The much-needed strategic icebreaker witnessed by the Philippines-India bilateral strategic relationship during the Duterte government indicates how the perceptions of state leaders play a critical role in utilizing the opportunities of the strategic environment. While Arroyo and Aquino were unable to harness the utility of a strong Philippines-India defense partnership, Duterte’s foreign policy vision allowed such realizations to materialize, paving the way for more robust engagements in the years to come.

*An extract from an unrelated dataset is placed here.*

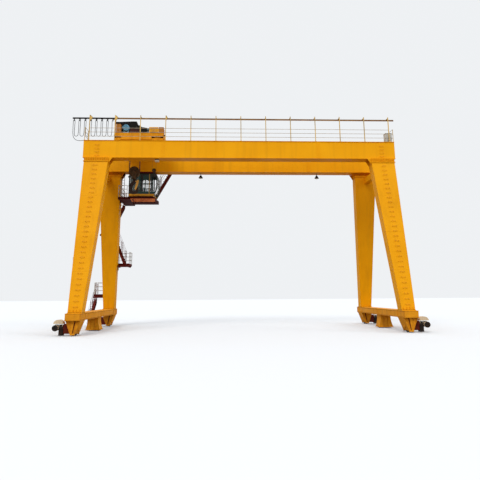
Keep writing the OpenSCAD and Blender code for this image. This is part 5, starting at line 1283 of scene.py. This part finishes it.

Sustaining and Enhancing Defense Ties
Today, President Marcos has expressed his desire to bank on his predecessor’s independent foreign policy approach. In this light, it is expected that the bilateral strategic partnership between the Philippines and India will only grow. During the 13th India-Philippines Foreign Office Consultations and fourth Strategic Dialogue in August 2022, both sides affirmed their desire to broaden and deepen defense and security cooperation. In fact, to expand the scope of defense cooperation, India offered operational, cyber security training to the Philippines military. Moreover, the 4th JDCC meeting held in March also illustrated how the defense relationship is trying to evolve further based on contemporary geopolitical trends. India and the Philippines also continue to collaborate institutionally through the elevated comprehensive strategic partnership between India and the Association of Southeast Asian Nations (ASEAN). In fact, Marcos himself advocated for a more robust ASEAN-India partnership on non-traditional security issues such as health, given the latter’s formidable expertise.
It can thus be assumed that the Marcos administration will seek to leverage the strengthening Philippines-India strategic partnership, given his desire for the Philippines to maximize its geopolitical position and diplomatic networks in the region with an emphasis on preserving national interest, underscoring Manila’s alliance with Washington, and ensuring that Manila does not fall victim to the intensifying U.S.-China power competition. This significantly converges with how India formulates its strategic partnerships, which are based on the significance of mutual interests and concerns, strategic autonomy, inclusivity, and the adherence to democratic principles. In addition, India’s robust partnership with the U.S. and its ability to manage relations with an assertive China add more significance to its partnership with the Philippines. Therefore, as India continues to rise, it can be expected that Manila will maintain and even enhance the potential of the Philippine-India defense partnership given the convergence between structural factors and the perception of state leaders.